4. I like to go a step further and pre-attach several flies to individual pieces of tippet which I have already tied a loop into the end of while I am at home.
I find this especially helpful when it’s cold out or I plan to fish into the late evening. We also teach this technique in our schools to aid anyone who is having difficulty tying knots.

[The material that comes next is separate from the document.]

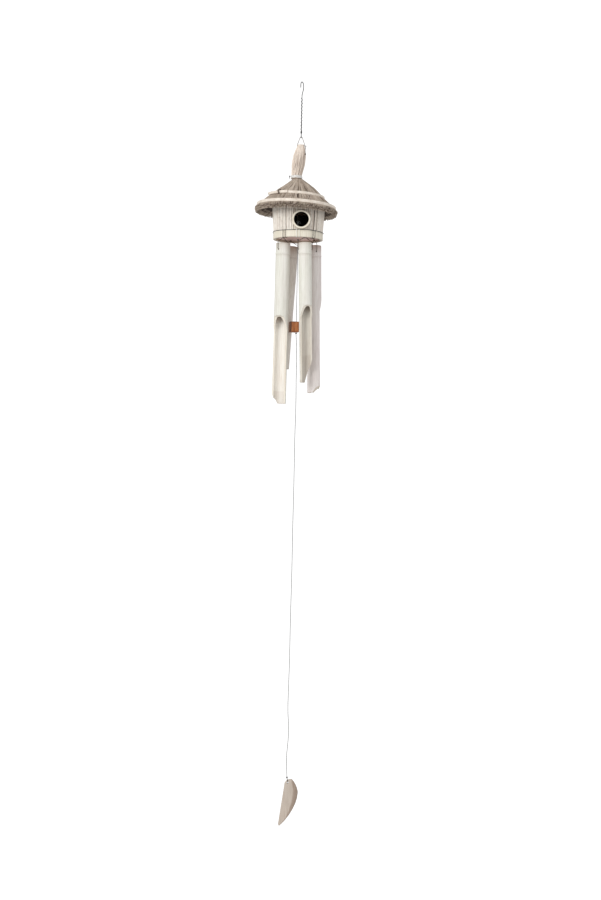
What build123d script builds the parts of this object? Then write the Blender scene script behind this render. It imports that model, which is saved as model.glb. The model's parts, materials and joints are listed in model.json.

The more I fish, the more I find that I rely strongly on my line-hand strike to set the hook on the fishes strike. Here are a few examples: (1) On small streams with low-hanging tree limbs this keeps me from snapping the rod tip into the limbs which can break the rod. (2) When fishing small flies on 7X and 8X tippets my slip strike with my line-hand followed by quickly releasing the line when I feel the hook penetrate the trout’s jaw prevents breaking the trout off on the strike. (3) When making long casts on large rivers my line hand strike in conjunction with a firm rod strike helps telegraph the strike through the long line and hook the fish. (4) When fishing deeply sunken head in fresh and salt water my line hand strike in conjunction with a strong rod strike helps hook these deep fish.
By an unexplained accident I broke a snake guide off my fly rod on a 3 week trip into the Rockies. Fortunately, I had several extra guides in my emergency bag so that evening I wrapped on a new guide with 5X tippet material and coated it with aquaseal. It worked fine.